WHAT IS NEEDED: Output every line below exactly.

COLLECTED MATERIAL:
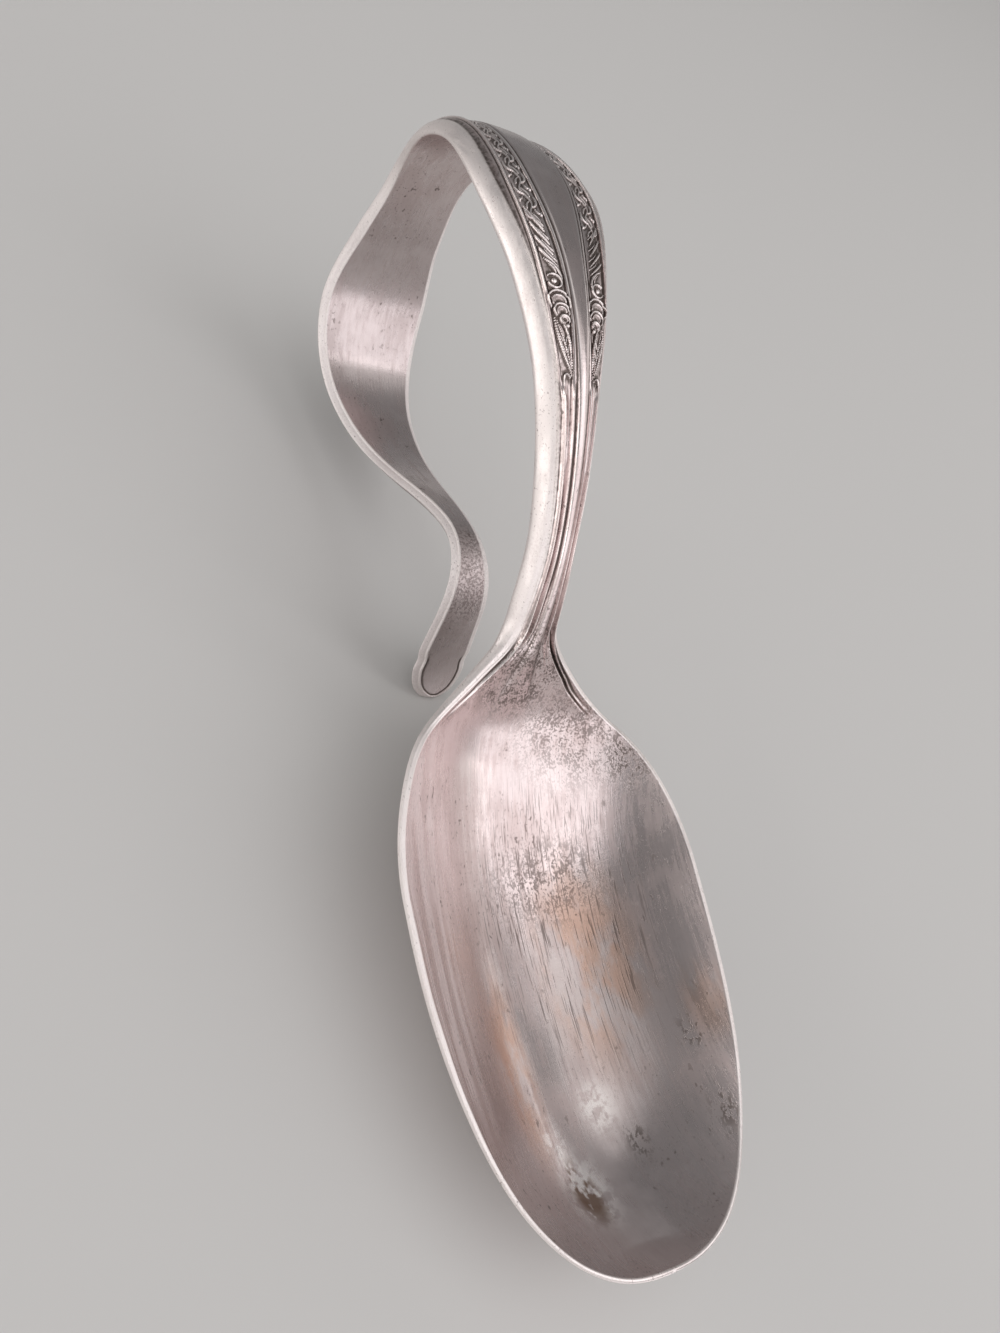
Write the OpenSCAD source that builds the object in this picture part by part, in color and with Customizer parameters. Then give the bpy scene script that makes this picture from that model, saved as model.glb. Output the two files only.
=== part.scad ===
// Bent-handle baby spoon: one strip of silver-plated metal, struck with a ridged and bordered
// handle, dished into a bowl at one end and bent back under itself into a finger loop.
// It stands on the underside of the bowl and on the tip of the loop.
// +X runs towards the bowl's tip, +Y across the spoon and +Z up.
// Each region of the strip is a node, and neighbours meet face to face on a shared cross-section.

/* [Bowl] */
// Length of the bowl's mouth, from its joint with the neck to its tip
mouth_len = 44.3; // [36:0.1:56]
// Width of the bowl's mouth at its widest
mouth_w = 28; // [22:0.5:36]
// Depth of the bowl below its rim at the deepest point
bowl_depth = 8.5; // [5:0.25:12]
// Width of the bowl's mouth at its joint with the neck
joint_w = 8.2; // [6:0.2:11]
// Depth of the dished face at the joint
joint_dish = 0.5; // [0.2:0.05:1]
// Height of the rim at the joint, above the level of the rim
joint_rise = 1.1; // [0:0.1:1.8]
// How far the rim dips below level at the bowl's shoulders
rim_sag = 1; // [0:0.1:1.6]
// How far the rim rises at the bowl's tip
tip_rise = 1.25; // [0:0.05:3]
// Thickness of the bowl's wall
bowl_wall = 0.6; // [0.5:0.05:1.2]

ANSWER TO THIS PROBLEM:
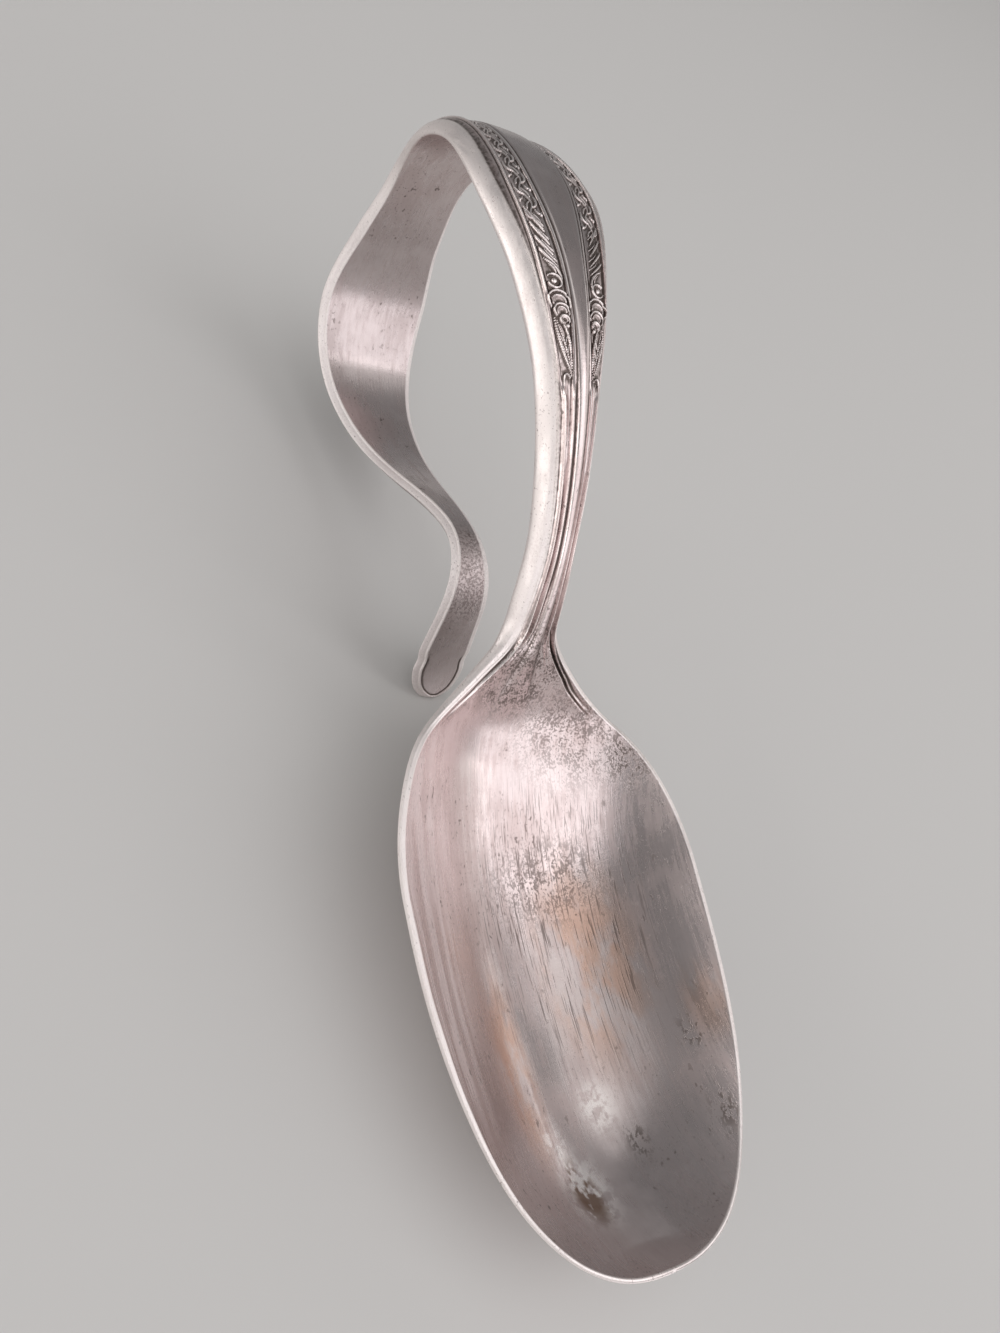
Write the OpenSCAD source that builds the object in this picture part by part, in color and with Customizer parameters. Then give the bpy scene script that makes this picture from that model, saved as model.glb. Output the two files only.
=== part.scad ===
// Bent-handle baby spoon: one strip of silver-plated metal, struck with a ridged and bordered
// handle, dished into a bowl at one end and bent back under itself into a finger loop.
// It stands on the underside of the bowl and on the tip of the loop.
// +X runs towards the bowl's tip, +Y across the spoon and +Z up.
// Each region of the strip is a node, and neighbours meet face to face on a shared cross-section.

/* [Bowl] */
// Length of the bowl's mouth, from its joint with the neck to its tip
mouth_len = 44.3; // [36:0.1:56]
// Width of the bowl's mouth at its widest
mouth_w = 28; // [22:0.5:36]
// Depth of the bowl below its rim at the deepest point
bowl_depth = 8.5; // [5:0.25:12]
// Width of the bowl's mouth at its joint with the neck
joint_w = 8.2; // [6:0.2:11]
// Depth of the dished face at the joint
joint_dish = 0.5; // [0.2:0.05:1]
// Height of the rim at the joint, above the level of the rim
joint_rise = 1.1; // [0:0.1:1.8]
// How far the rim dips below level at the bowl's shoulders
rim_sag = 1; // [0:0.1:1.6]
// How far the rim rises at the bowl's tip
tip_rise = 1.25; // [0:0.05:3]
// Thickness of the bowl's wall
bowl_wall = 0.6; // [0.5:0.05:1.2]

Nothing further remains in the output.